Use @extend With :matches() in the Future.

Sometimes, it’s difficult to adhere to the guideline that you should @extend a selector as few times as possible. Take the HTML headings, for instance: h1, h2, h3, h4, h5, h6. There are six of them, and they all can’t be selected with a single simple selector. One solution would be to give them all a class of .heading, but if you’re building for the future, there’s a better way.
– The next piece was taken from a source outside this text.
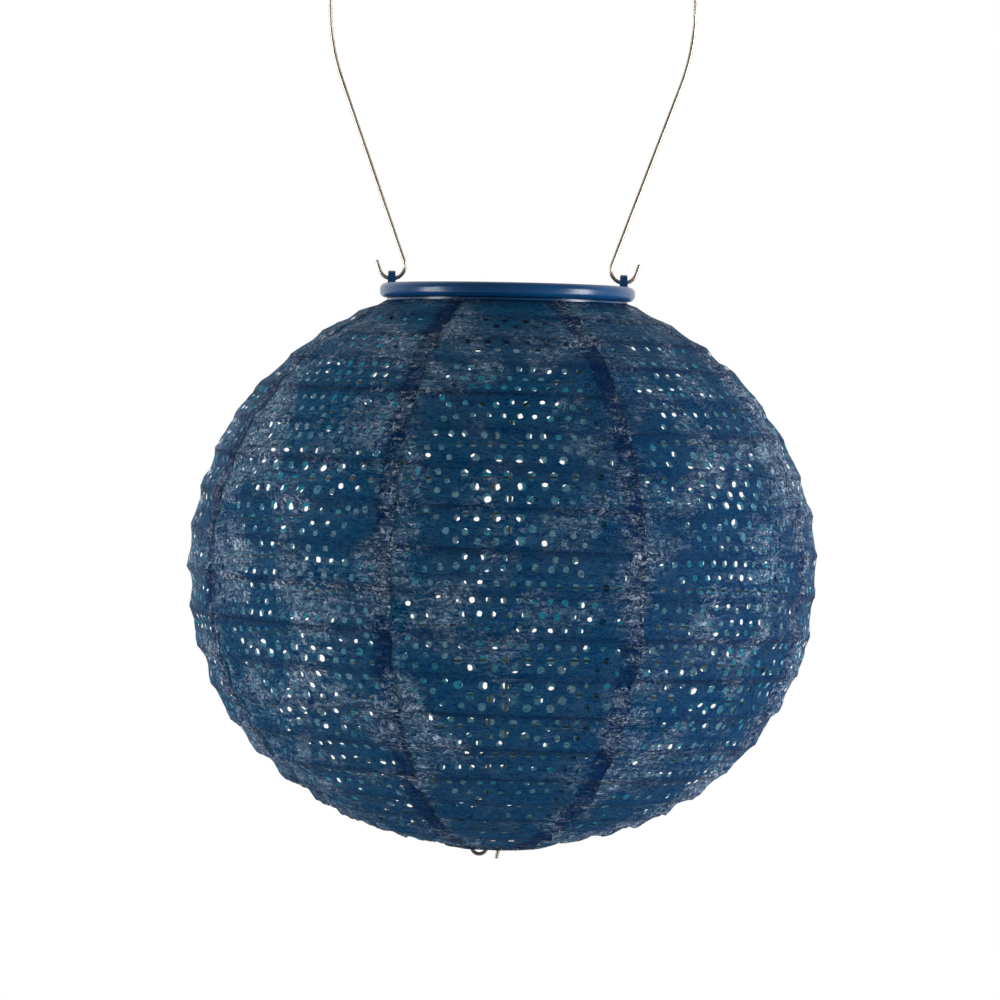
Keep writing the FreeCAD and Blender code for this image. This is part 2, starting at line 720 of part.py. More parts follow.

Enter CSS 4’s :matches() pseudoselector. This selector allows you to somewhat mimic @extend functionality in native CSS, without the selector explosion (which we’ve learned how to avoid). The best part is, Sass plays nicely with :matches() and related pseudoselectors. Let’s style our headings to demonstrate:


// With :matches()
:matches(%heading) {
  // … heading styles
}

// Relationship: any heading that is a descendant of %section-foo
%section-foo :matches(%heading) { /* … */ }

h1, h2, h3, h4, h5, h6 {
  @extend %heading;
}

.section-foo { @extend %section-foo; }

// CSS output - much better than this selector explosion:
// .section-foo h1, .section-foo h2, .section-foo h3, .section-foo h4, .section-foo h5, .section-foo h6
.section-foo :matches(h1, h2, h3, h4, h5, h6) {
  // … section-foo heading style
}

Today, you’ll have to use :-webkit-any() and :moz-any() in place of :matches() in WebKit browsers and Firefox, respectively, until they natively support :matches(). With Internet Explorer, you’re out of luck (no surprise there). This is a good guideline to keep in the back of your mind until CSS 4 is implemented in all modern browsers.

Conclusion

The @extend directive is nothing to fear, and it’s very versatile. Understanding how @extend works and keeping the guidelines above in mind will enable you to use @extend to its full advantage — reducing CSS output and keeping relationships intact, no matter what exported selectors (classes, attributes, etc.) you use. Make wise use of both the @mixin and @extend directives — they’re meant to coexist in your well-organized style sheets.